_RECORDS TO PROCESS_
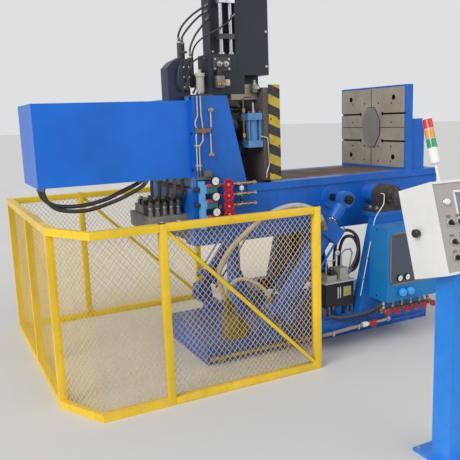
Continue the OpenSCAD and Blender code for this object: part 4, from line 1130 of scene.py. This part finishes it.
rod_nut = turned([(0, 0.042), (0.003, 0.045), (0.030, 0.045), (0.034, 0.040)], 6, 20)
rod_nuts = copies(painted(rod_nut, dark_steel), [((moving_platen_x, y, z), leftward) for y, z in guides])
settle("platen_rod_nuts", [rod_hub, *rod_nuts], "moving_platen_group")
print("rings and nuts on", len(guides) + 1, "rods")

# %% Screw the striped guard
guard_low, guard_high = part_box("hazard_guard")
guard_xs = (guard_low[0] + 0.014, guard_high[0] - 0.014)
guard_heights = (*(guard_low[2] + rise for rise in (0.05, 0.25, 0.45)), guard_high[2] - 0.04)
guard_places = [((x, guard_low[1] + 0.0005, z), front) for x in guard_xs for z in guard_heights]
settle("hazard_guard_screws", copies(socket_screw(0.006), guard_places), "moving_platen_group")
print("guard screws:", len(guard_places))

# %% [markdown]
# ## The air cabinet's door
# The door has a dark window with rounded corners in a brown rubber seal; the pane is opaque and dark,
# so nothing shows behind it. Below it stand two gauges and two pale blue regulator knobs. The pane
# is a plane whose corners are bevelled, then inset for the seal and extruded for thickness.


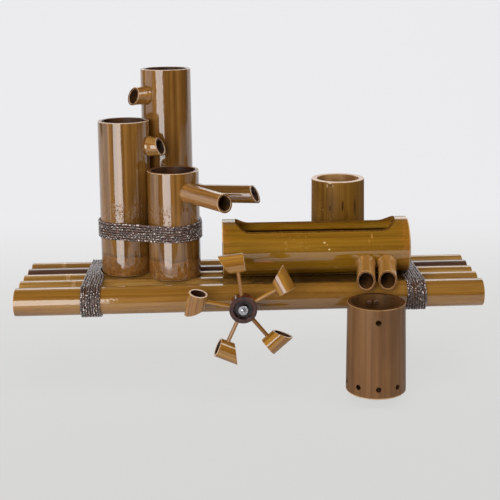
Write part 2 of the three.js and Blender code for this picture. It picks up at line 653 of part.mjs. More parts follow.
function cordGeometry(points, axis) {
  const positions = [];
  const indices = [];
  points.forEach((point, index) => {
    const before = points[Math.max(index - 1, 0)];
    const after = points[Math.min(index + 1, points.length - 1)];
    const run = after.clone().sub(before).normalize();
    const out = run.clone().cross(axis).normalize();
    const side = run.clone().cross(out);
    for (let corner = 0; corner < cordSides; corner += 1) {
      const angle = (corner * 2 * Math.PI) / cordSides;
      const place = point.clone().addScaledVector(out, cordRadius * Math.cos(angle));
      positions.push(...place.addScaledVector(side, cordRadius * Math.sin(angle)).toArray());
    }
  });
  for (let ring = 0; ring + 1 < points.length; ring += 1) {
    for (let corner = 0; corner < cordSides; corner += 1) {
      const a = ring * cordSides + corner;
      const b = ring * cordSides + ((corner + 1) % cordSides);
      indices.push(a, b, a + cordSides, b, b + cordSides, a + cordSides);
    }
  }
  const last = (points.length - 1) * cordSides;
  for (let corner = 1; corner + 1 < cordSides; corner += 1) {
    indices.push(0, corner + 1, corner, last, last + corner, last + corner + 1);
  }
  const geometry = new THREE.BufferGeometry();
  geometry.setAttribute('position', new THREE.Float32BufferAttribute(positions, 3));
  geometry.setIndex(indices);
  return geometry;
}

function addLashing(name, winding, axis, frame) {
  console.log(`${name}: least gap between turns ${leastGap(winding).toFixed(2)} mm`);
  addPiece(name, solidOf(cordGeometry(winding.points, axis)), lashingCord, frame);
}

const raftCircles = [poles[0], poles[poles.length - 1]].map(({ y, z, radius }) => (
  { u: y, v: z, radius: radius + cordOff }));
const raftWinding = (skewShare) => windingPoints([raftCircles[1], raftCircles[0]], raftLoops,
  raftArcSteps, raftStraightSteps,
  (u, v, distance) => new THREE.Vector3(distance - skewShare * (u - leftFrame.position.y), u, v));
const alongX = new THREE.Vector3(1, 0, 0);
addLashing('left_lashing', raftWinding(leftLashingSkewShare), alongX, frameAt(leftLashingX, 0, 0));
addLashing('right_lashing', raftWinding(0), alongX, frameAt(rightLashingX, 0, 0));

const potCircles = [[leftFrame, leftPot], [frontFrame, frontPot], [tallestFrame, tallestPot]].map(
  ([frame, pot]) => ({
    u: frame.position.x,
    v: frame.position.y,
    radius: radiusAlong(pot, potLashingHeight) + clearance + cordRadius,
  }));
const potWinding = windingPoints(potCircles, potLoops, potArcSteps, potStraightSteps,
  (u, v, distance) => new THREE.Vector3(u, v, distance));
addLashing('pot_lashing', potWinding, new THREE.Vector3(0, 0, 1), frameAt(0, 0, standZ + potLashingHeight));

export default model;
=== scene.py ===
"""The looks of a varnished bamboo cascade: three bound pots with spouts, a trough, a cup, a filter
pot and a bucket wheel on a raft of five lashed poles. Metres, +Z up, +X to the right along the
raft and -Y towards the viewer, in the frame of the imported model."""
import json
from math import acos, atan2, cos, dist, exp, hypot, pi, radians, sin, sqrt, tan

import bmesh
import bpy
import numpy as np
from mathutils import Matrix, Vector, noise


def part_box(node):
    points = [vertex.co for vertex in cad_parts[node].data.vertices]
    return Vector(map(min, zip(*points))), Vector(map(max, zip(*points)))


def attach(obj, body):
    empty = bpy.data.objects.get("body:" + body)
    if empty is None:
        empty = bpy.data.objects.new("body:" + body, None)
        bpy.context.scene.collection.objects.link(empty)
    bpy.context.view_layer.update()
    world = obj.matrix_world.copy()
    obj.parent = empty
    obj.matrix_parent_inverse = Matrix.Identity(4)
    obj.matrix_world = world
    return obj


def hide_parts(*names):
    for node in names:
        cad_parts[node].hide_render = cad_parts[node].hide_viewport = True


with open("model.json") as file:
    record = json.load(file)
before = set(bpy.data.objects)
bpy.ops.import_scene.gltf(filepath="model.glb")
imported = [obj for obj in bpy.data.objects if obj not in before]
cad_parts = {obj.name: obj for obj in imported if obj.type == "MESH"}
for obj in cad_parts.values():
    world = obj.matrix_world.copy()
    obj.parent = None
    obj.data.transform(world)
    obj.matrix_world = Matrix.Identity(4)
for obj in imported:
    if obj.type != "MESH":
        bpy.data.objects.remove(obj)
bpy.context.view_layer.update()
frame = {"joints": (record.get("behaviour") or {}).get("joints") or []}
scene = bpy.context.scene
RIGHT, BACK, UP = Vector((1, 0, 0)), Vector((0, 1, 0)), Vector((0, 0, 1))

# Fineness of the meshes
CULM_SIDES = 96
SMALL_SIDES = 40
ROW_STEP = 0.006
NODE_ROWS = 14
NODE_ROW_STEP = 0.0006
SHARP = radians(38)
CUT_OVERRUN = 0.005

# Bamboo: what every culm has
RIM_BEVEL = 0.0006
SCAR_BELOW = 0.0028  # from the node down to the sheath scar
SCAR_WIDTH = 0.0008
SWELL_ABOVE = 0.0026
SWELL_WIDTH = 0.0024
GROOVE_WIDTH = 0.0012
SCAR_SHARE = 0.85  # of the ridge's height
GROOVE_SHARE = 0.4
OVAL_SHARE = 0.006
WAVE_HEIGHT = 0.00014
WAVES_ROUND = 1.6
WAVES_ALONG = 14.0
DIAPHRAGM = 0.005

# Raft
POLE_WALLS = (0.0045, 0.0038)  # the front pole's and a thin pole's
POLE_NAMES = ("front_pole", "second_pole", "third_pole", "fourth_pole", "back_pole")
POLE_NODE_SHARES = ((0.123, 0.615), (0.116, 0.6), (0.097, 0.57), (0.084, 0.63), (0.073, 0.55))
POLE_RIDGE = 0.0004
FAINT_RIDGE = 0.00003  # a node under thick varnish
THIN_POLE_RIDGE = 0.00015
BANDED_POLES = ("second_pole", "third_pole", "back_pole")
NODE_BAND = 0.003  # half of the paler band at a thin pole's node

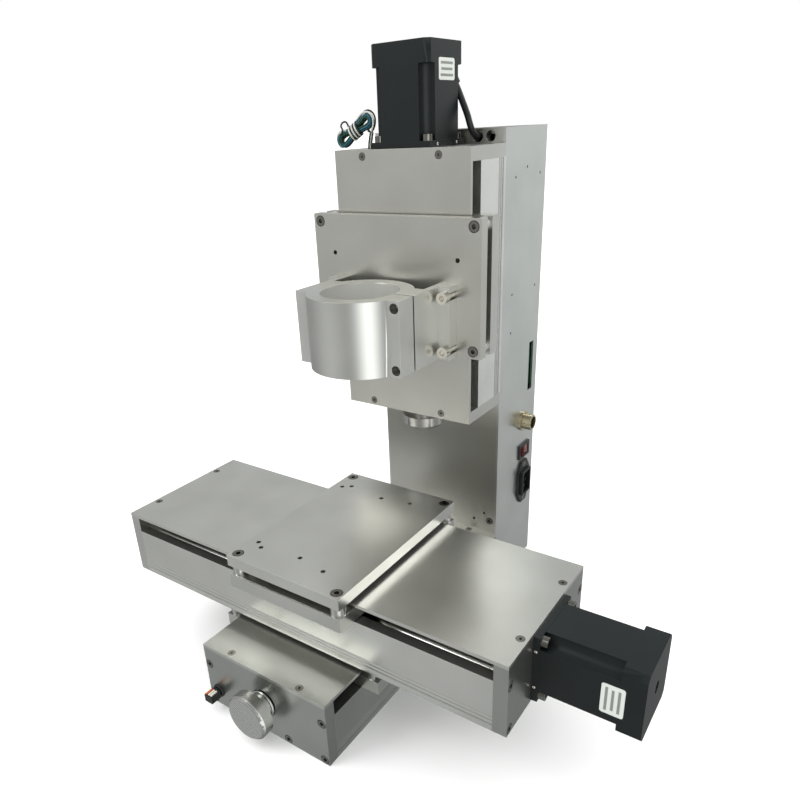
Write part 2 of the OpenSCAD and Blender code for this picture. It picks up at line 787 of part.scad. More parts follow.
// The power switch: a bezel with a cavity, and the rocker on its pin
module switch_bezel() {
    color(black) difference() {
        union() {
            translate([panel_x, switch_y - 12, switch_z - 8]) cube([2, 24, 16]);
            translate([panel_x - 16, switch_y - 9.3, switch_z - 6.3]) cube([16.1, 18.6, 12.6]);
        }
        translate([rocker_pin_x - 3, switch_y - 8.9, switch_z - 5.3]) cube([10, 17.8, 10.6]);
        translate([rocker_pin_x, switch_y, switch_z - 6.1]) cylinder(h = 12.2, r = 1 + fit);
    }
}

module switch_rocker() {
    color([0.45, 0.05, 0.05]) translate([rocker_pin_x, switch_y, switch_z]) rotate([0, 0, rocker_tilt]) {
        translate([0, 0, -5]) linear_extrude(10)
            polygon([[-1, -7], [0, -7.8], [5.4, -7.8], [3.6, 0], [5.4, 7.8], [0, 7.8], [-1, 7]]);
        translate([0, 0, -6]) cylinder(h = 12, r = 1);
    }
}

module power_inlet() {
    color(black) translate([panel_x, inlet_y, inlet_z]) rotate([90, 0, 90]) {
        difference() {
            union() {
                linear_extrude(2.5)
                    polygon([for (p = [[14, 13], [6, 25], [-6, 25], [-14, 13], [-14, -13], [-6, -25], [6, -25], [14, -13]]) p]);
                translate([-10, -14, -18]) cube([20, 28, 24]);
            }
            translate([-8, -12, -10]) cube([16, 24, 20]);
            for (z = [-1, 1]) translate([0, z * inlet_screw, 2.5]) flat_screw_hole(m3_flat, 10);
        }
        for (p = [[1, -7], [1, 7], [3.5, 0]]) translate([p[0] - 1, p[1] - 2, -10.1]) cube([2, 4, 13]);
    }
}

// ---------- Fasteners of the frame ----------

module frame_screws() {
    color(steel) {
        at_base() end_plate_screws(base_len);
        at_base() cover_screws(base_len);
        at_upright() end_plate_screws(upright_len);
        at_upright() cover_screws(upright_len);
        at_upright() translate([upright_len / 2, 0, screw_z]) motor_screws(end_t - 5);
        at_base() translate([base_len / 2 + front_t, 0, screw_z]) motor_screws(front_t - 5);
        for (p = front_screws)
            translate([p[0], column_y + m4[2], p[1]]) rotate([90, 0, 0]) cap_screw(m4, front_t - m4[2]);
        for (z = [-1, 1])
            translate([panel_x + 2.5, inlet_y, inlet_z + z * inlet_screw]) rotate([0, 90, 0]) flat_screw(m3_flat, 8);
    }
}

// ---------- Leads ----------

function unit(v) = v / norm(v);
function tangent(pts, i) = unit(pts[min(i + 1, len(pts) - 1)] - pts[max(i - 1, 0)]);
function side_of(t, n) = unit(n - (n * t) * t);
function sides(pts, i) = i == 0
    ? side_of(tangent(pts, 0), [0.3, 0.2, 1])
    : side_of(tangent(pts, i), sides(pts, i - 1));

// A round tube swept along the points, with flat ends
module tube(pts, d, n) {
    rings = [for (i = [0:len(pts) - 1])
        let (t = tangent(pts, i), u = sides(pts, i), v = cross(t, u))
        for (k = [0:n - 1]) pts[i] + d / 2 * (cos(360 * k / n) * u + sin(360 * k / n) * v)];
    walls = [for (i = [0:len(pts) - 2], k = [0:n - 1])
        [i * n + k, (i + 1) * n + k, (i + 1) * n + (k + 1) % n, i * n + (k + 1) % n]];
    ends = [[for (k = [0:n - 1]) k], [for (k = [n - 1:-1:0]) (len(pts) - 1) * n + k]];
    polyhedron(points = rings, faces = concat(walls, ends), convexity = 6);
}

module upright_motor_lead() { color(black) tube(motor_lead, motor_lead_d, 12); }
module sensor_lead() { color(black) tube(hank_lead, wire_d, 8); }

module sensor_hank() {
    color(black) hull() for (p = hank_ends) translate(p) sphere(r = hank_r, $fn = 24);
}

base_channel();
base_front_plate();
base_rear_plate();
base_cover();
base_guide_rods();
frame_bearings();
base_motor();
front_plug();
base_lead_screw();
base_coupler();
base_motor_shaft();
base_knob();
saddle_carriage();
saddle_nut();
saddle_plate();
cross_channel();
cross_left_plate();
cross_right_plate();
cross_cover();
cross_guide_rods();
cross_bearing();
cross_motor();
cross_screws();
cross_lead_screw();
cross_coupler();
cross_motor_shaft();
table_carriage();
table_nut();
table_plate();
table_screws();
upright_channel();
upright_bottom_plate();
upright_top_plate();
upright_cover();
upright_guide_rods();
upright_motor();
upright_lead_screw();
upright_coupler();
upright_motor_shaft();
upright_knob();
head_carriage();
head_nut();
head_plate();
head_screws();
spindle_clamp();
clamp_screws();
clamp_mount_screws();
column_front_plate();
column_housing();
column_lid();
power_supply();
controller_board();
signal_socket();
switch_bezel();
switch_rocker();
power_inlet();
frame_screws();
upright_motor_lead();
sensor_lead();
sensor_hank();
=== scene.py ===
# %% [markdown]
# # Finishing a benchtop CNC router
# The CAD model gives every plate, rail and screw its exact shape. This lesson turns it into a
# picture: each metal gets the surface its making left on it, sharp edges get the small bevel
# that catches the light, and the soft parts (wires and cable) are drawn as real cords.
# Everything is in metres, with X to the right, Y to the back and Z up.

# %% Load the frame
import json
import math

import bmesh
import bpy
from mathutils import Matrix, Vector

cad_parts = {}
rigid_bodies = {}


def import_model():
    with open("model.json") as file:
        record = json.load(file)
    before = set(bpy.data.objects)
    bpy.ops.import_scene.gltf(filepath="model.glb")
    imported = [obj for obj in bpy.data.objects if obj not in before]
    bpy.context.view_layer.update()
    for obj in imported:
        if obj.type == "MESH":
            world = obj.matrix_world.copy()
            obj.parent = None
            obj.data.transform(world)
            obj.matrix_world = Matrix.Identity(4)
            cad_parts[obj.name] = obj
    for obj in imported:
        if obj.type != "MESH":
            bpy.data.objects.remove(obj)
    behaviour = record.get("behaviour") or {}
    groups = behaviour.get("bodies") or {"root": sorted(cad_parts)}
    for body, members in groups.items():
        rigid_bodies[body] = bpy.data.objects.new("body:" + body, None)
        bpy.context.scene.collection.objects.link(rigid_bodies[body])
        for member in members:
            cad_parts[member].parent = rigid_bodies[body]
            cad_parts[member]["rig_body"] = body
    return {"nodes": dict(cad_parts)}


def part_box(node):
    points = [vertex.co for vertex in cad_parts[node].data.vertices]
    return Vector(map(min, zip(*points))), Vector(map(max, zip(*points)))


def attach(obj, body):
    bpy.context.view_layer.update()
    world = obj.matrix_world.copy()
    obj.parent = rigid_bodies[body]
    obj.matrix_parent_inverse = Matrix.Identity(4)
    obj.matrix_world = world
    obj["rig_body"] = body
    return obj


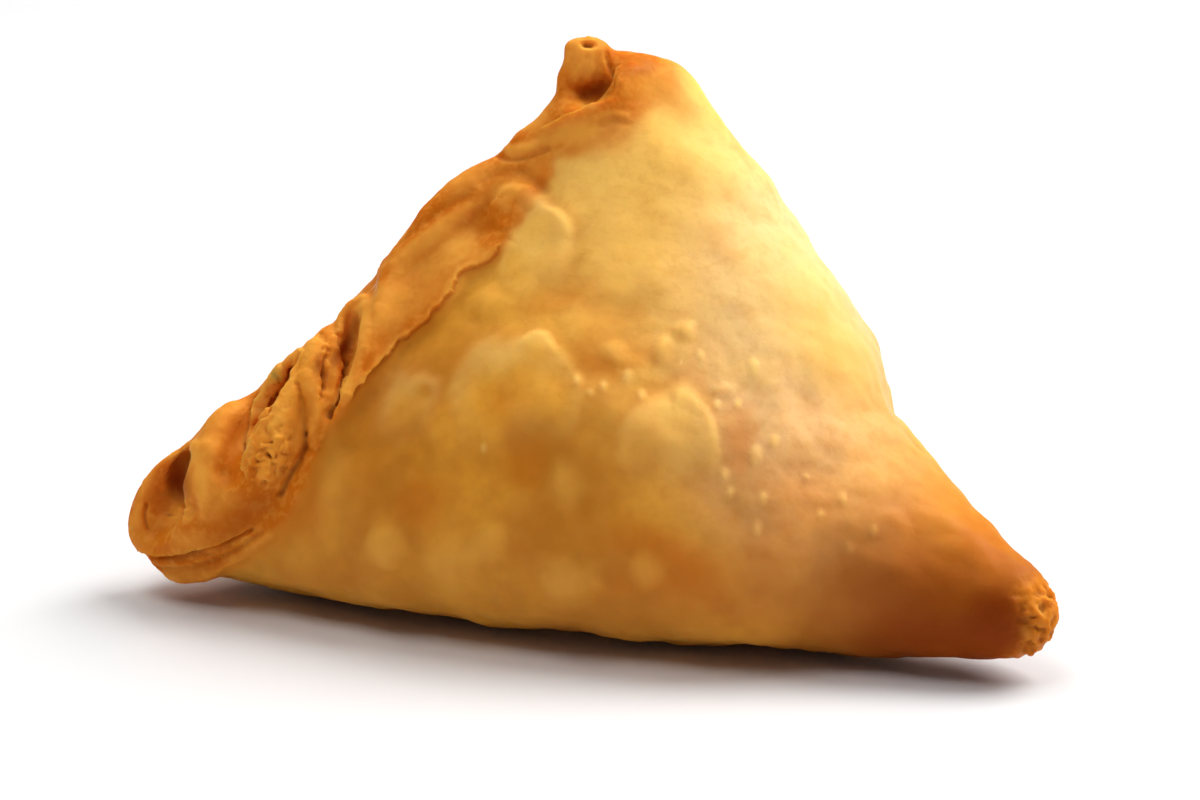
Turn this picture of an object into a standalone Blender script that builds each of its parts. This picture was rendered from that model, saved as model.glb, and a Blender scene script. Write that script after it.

_EXERCISE_
Set down, without any change, only the lines from the line that holds "obj.parent = empty" through the line that holds "NODE_BAND = 0.003", both lines included.

_ANSWER TO THIS TASK_
    obj.parent = empty
    obj.matrix_parent_inverse = Matrix.Identity(4)
    obj.matrix_world = world
    return obj


def hide_parts(*names):
    for node in names:
        cad_parts[node].hide_render = cad_parts[node].hide_viewport = True


with open("model.json") as file:
    record = json.load(file)
before = set(bpy.data.objects)
bpy.ops.import_scene.gltf(filepath="model.glb")
imported = [obj for obj in bpy.data.objects if obj not in before]
cad_parts = {obj.name: obj for obj in imported if obj.type == "MESH"}
for obj in cad_parts.values():
    world = obj.matrix_world.copy()
    obj.parent = None
    obj.data.transform(world)
    obj.matrix_world = Matrix.Identity(4)
for obj in imported:
    if obj.type != "MESH":
        bpy.data.objects.remove(obj)
bpy.context.view_layer.update()
frame = {"joints": (record.get("behaviour") or {}).get("joints") or []}
scene = bpy.context.scene
RIGHT, BACK, UP = Vector((1, 0, 0)), Vector((0, 1, 0)), Vector((0, 0, 1))

# Fineness of the meshes
CULM_SIDES = 96
SMALL_SIDES = 40
ROW_STEP = 0.006
NODE_ROWS = 14
NODE_ROW_STEP = 0.0006
SHARP = radians(38)
CUT_OVERRUN = 0.005

# Bamboo: what every culm has
RIM_BEVEL = 0.0006
SCAR_BELOW = 0.0028  # from the node down to the sheath scar
SCAR_WIDTH = 0.0008
SWELL_ABOVE = 0.0026
SWELL_WIDTH = 0.0024
GROOVE_WIDTH = 0.0012
SCAR_SHARE = 0.85  # of the ridge's height
GROOVE_SHARE = 0.4
OVAL_SHARE = 0.006
WAVE_HEIGHT = 0.00014
WAVES_ROUND = 1.6
WAVES_ALONG = 14.0
DIAPHRAGM = 0.005

# Raft
POLE_WALLS = (0.0045, 0.0038)  # the front pole's and a thin pole's
POLE_NAMES = ("front_pole", "second_pole", "third_pole", "fourth_pole", "back_pole")
POLE_NODE_SHARES = ((0.123, 0.615), (0.116, 0.6), (0.097, 0.57), (0.084, 0.63), (0.073, 0.55))
POLE_RIDGE = 0.0004
FAINT_RIDGE = 0.00003  # a node under thick varnish
THIN_POLE_RIDGE = 0.00015
BANDED_POLES = ("second_pole", "third_pole", "back_pole")
NODE_BAND = 0.003  # half of the paler band at a thin pole's node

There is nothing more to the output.